Rows from an object dataset:
--
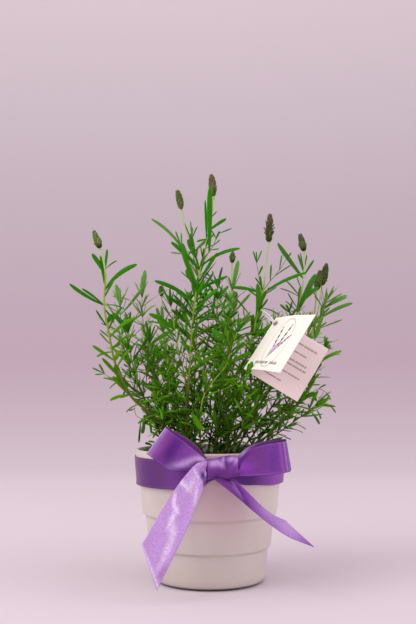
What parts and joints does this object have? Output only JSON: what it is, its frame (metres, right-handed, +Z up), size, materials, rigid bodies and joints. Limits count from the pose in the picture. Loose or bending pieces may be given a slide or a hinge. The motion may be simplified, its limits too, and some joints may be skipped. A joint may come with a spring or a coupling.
{
  "type": "potted lavender",
  "caption": "Lavender plant in a stepped white ceramic pot, tied with a satin ribbon bow and hung with a folded blank gift tag.",
  "frame": {"origin": "centre of the flat underside of the pot's foot", "axes": "+Z up out of the pot, -Y towards the side that the bow is tied on, +X to the right as the bow is faced"},
  "size_m": [0.2525, 0.2014, 0.3575],
  "materials": {
    "glaze": "satin",
    "peat": "matte",
    "stem": "satin",
    "bud": "matte",
    "ribbon": "satin",
    "card": "matte",
    "string": "matte"
  },
  "bodies": {
    "root": {"pot": "glaze", "soil": "peat", "stem_left": "stem", "stem_centre": "stem", "stem_centre_left": "stem", "stem_centre_slim": "stem", "stem_front": "stem", "stem_right_tall": "stem", "stem_right": "stem", "stem_right_back": "stem", "stem_right_inner": "stem", "stem_right_edge": "stem", "stem_right_mid": "stem", "stem_right_low": "stem", "stem_front_right": "stem", "stem_front_low": "stem", "stem_middle": "stem", "stem_heart": "stem", "stem_heart_back": "stem", "stem_back_tall": "stem", "stem_back": "stem", "stem_back_right": "stem", "stem_back_left": "stem", "stem_back_outer": "stem", "stem_left_back": "stem", "stem_left_far": "stem", "stem_left_mid": "stem", "stem_left_inner": "stem", "flower_spike_left": "bud", "flower_spike_centre": "bud", "flower_spike_centre_slim": "bud", "flower_spike_right_tall": "bud", "flower_spike_right": "bud", "flower_spike_right_back": "bud", "flower_spike_right_inner": "bud", "flower_spike_back_tall": "bud", "flower_spike_back": "bud", "flower_spike_back_left": "bud", "ribbon_band": "ribbon", "bow_knot": "ribbon", "bow_loop_left": "ribbon", "bow_loop_right": "ribbon", "bow_tail_left": "ribbon", "bow_tail_right": "ribbon", "gift_tag": "card", "tag_string": "string"}
  },
  "joints": []
}
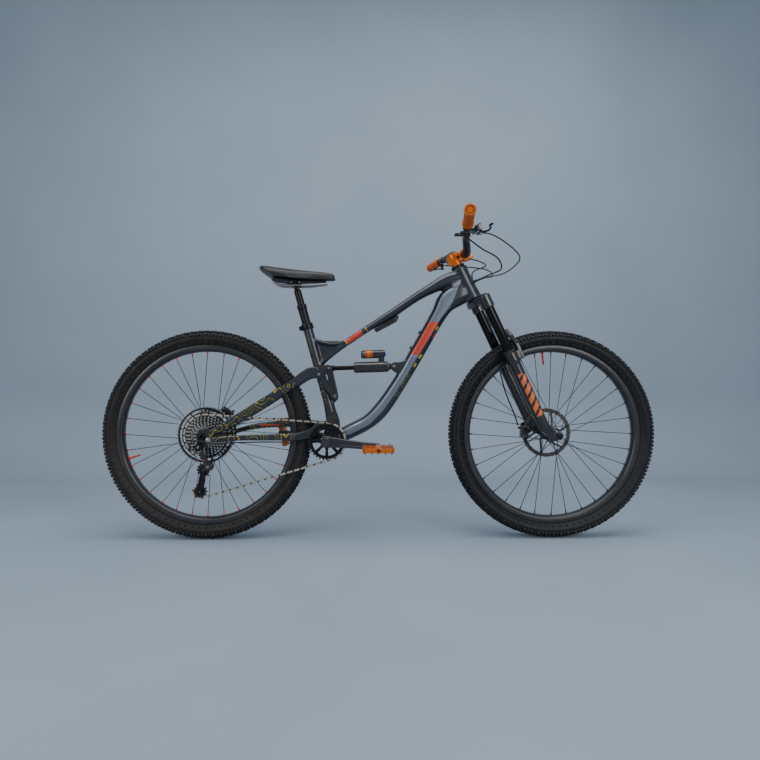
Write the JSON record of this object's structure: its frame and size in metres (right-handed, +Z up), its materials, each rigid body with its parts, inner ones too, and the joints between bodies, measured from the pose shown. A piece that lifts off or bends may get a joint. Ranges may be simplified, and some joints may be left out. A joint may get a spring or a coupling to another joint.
{
  "type": "mountain bike",
  "caption": "Full-suspension trail bike with four-bar rear linkage, air shock, single-crown fork, disc brakes, dropper seatpost, flat bar and one-ring drivetrain.",
  "frame": {"origin": "on the ground, midway between the two axles, in the plane of the wheels", "axes": "+X forward, +Y to the rider's left, +Z up"},
  "size_m": [1.97, 0.7918, 1.0683],
  "materials": {
    "frame_paint": "satin metallic slate with a lilac-grey side and a near-black underside",
    "black_alloy": "satin black anodised",
    "orange_anodised": "satin orange anodised",
    "orange_rubber": "matte moulded rubber",
    "steel": "brushed",
    "stanchion": "polished black",
    "shaft_steel": "polished",
    "lever_metal": "satin",
    "blue_lever": "anodised",
    "chain_gold": "polished plated",
    "tyre_rubber": "matte",
    "black_plastic": "moulded",
    "saddle_cover": "smooth synthetic cover",
    "hose": "extruded jacket"
  },
  "bodies": {
    "frame": {"front_frame": "frame_paint", "seat_clamp": "black_alloy", "bearing_cups": "black_alloy", "seatpost_outer": "black_alloy", "chain_guide": "black_plastic", "linkage_bolts": "steel", "frame_fittings": "black_plastic"},
    "steering": {"fork_crown": "black_alloy", "fork_uppers": "stanchion", "stem": "orange_anodised", "stem_faceplate": "orange_anodised", "headset_spacers": "orange_anodised", "handlebar": "black_alloy", "grips": "orange_rubber", "brake_masters": "black_alloy", "remote_clamps": "black_plastic", "front_hose": "hose", "cockpit_hoses": "hose"},
    "brake_lever_r": {"brake_lever_right": "lever_metal"},
    "brake_lever_l": {"brake_lever_left": "lever_metal"},
    "shifter_lever": {"shifter_paddle": "lever_metal"},
    "dropper_lever": {"dropper_paddle": "lever_metal"},
    "lowers": {"fork_lowers": "black_alloy", "front_axle": "steel", "front_caliper": "black_alloy"},
    "front_wheel": {"front_hub": "black_alloy", "front_spokes": "steel", "front_rim": "black_alloy", "front_tyre": "tyre_rubber", "front_rotor": "steel"},
    "rear_wheel": {"rear_hub": "black_alloy", "rear_spokes": "steel", "rear_rim": "black_alloy", "rear_tyre": "tyre_rubber", "rear_rotor": "steel"},
    "cassette_body": {"cassette": "steel"},
    "chainstays": {"chainstay": "frame_paint", "chain": "chain_gold"},
    "seatstays": {"seatstay": "frame_paint", "rear_axle": "steel", "rear_caliper": "black_alloy", "derailleur_hanger": "black_alloy", "rear_hoses": "hose"},
    "rocker": {"rocker_link": "black_alloy"},
    "shock_body": {"shock_can": "black_alloy"},
    "shock_rod": {"shock_shaft": "shaft_steel"},
    "shock_switch": {"shock_lever": "blue_lever"},
    "crank": {"crankset": "black_alloy", "chainring": "black_alloy"},
    "pedal_r": {"pedal_right": "orange_anodised"},
    "pedal_l": {"pedal_left": "orange_anodised"},
    "mech_link": {"derailleur_link": "black_alloy"},
    "mech_body": {"derailleur_body": "black_alloy"},
    "mech_cage": {"derailleur_cage": "black_alloy"},
    "guide_wheel": {"guide_pulley": "black_plastic"},
    "tension_wheel": {"tension_pulley": "black_plastic"},
    "saddle": {"seatpost_inner": "black_alloy", "saddle_rails": "steel", "saddle_shell": "black_plastic", "saddle_pad": "saddle_cover"}
  },
  "joints": [
    {"name": "steering", "type": "hinge", "parent": "frame", "child": "steering", "pos_m": [0.56878, 0, 0.34845], "axis": [-0.4226, 0, 0.9063], "range_deg": [-70, 70], "deforming": ["cockpit_hoses"]},
    {"name": "fork_travel", "type": "slide", "parent": "steering", "child": "lowers", "axis": [-0.4226, 0, 0.9063], "range_m": [0, 0.15], "stiffness_N_per_m": 6000, "deforming": ["front_hose"]},
    {"name": "front_wheel_spin", "type": "hinge", "parent": "lowers", "child": "front_wheel", "pos_m": [0.615, 0, 0.37], "axis": [0, 1, 0], "continuous": true},
    {"name": "rear_suspension", "type": "hinge", "parent": "frame", "child": "chainstays", "pos_m": [-0.182, 0, 0.404], "axis": [0, 1, 0], "range_deg": [0, 20], "stiffness_Nm_per_rad": 1200, "deforming": ["chain", "rear_hoses"]},
    {"name": "stay_pivot", "type": "hinge", "parent": "chainstays", "child": "seatstays", "pos_m": [-0.59, 0, 0.358], "axis": [0, 1, 0], "range_deg": [-2.5, 0], "deforming": ["chain", "rear_hoses"]},
    {"name": "rocker_turn", "type": "hinge", "parent": "frame", "child": "rocker", "pos_m": [-0.162, 0, 0.506], "axis": [0, 1, 0], "range_deg": [0, 38.5]},
    {"name": "shock_tilt", "type": "hinge", "parent": "frame", "child": "shock_body", "pos_m": [0.047, 0, 0.612], "axis": [0, 1, 0], "range_deg": [-2.5, 0]},
    {"name": "shock_stroke", "type": "slide", "parent": "shock_body", "child": "shock_rod", "axis": [0.9995, 0, 0.0304], "range_m": [0, 0.066]},
    {"name": "shock_switch_turn", "type": "hinge", "parent": "shock_body", "child": "shock_switch", "pos_m": [0.01551, 0, 0.65706], "axis": [0.9995, 0, 0.0304], "range_deg": [0, 70]},
    {"name": "rear_wheel_spin", "type": "hinge", "parent": "seatstays", "child": "rear_wheel", "pos_m": [-0.615, 0, 0.37], "axis": [0, 1, 0], "continuous": true},
    {"name": "cassette_spin", "type": "hinge", "parent": "seatstays", "child": "cassette_body", "pos_m": [-0.615, 0, 0.37], "axis": [0, 1, 0], "continuous": true},
    {"name": "crank_spin", "type": "hinge", "parent": "frame", "child": "crank", "pos_m": [-0.189, 0, 0.349], "axis": [0, 1, 0], "continuous": true},
    {"name": "pedal_spin_right", "type": "hinge", "parent": "crank", "child": "pedal_r", "pos_m": [-0.01481, 0, 0.33223], "axis": [0, 1, 0], "continuous": true},
    {"name": "pedal_spin_left", "type": "hinge", "parent": "crank", "child": "pedal_l", "pos_m": [-0.36319, 0, 0.36577], "axis": [0, 1, 0], "continuous": true},
    {"name": "derailleur_shift", "type": "hinge", "parent": "seatstays", "child": "mech_link", "pos_m": [-0.622, -0.096, 0.335], "axis": [0.9432, 0, 0.3321], "range_deg": [-24, 3], "deforming": ["chain", "rear_hoses"]},
    {"name": "derailleur_level", "type": "hinge", "parent": "mech_link", "child": "mech_body", "pos_m": [-0.597, -0.06142, 0.264], "axis": [0.9432, 0, 0.3321], "range_deg": [-4, 24]},
    {"name": "cage_swing", "type": "hinge", "parent": "mech_body", "child": "mech_cage", "pos_m": [-0.597, 0, 0.264], "axis": [0, 1, 0], "range_deg": [-30, 6], "deforming": ["chain"]},
    {"name": "guide_spin", "type": "hinge", "parent": "mech_cage", "child": "guide_wheel", "pos_m": [-0.62, 0, 0.249], "axis": [0, 1, 0], "continuous": true},
    {"name": "tension_spin", "type": "hinge", "parent": "mech_cage", "child": "tension_wheel", "pos_m": [-0.633, 0, 0.173], "axis": [0, 1, 0], "continuous": true},
    {"name": "dropper_height", "type": "slide", "parent": "frame", "child": "saddle", "axis": [-0.2664, 0, 0.9639], "range_m": [-0.045, 0.1]},
    {"name": "brake_pull_left", "type": "hinge", "parent": "steering", "child": "brake_lever_l", "pos_m": [0.30659, 0.23225, 1.03308], "axis": [0, 0, 1], "range_deg": [0, 18], "stiffness_Nm_per_rad": 0.6},
    {"name": "brake_pull_right", "type": "hinge", "parent": "steering", "child": "brake_lever_r", "pos_m": [0.30659, -0.23225, 1.03308], "axis": [0, 0, -1], "range_deg": [0, 18], "stiffness_Nm_per_rad": 0.6},
    {"name": "shifter_push", "type": "hinge", "parent": "steering", "child": "shifter_lever", "pos_m": [0.26349, -0.24399, 1.01756], "axis": [0, 0, -1], "range_deg": [0, 22], "stiffness_Nm_per_rad": 0.3},
    {"name": "dropper_push", "type": "hinge", "parent": "steering", "child": "dropper_lever", "pos_m": [0.26349, 0.24399, 1.01756], "axis": [0, 0, 1], "range_deg": [0, 22], "stiffness_Nm_per_rad": 0.3}
  ],
  "couplings": [
    {"joint": "stay_pivot", "follows": "rear_suspension", "ratio": -0.112},
    {"joint": "rocker_turn", "follows": "rear_suspension", "ratio": 1.915},
    {"joint": "shock_tilt", "follows": "rear_suspension", "ratio": -0.112},
    {"joint": "shock_stroke", "follows": "rear_suspension", "m_per_rad": 0.187},
    {"joint": "cassette_spin", "follows": "crank_spin", "ratio": 0.88889},
    {"joint": "derailleur_level", "follows": "derailleur_shift", "ratio": -1}
  ]
}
--
* [EXERCISE OBJECTIVE]
Return every line above in which the string "that" occurs.

* [EXERCISE ANSWER]
  "frame": {"origin": "centre of the flat underside of the pot's foot", "axes": "+Z up out of the pot, -Y towards the side that the bow is tied on, +X to the right as the bow is faced"},
Write the JSON record of this object's structure: its frame and size in metres (right-handed, +Z up), its materials, each rigid body with its parts, inner ones too, and the joints between bodies, measured from the pose shown. A piece that lifts off or bends may get a joint. Ranges may be simplified, and some joints may be left out. A joint may get a spring or a coupling to another joint.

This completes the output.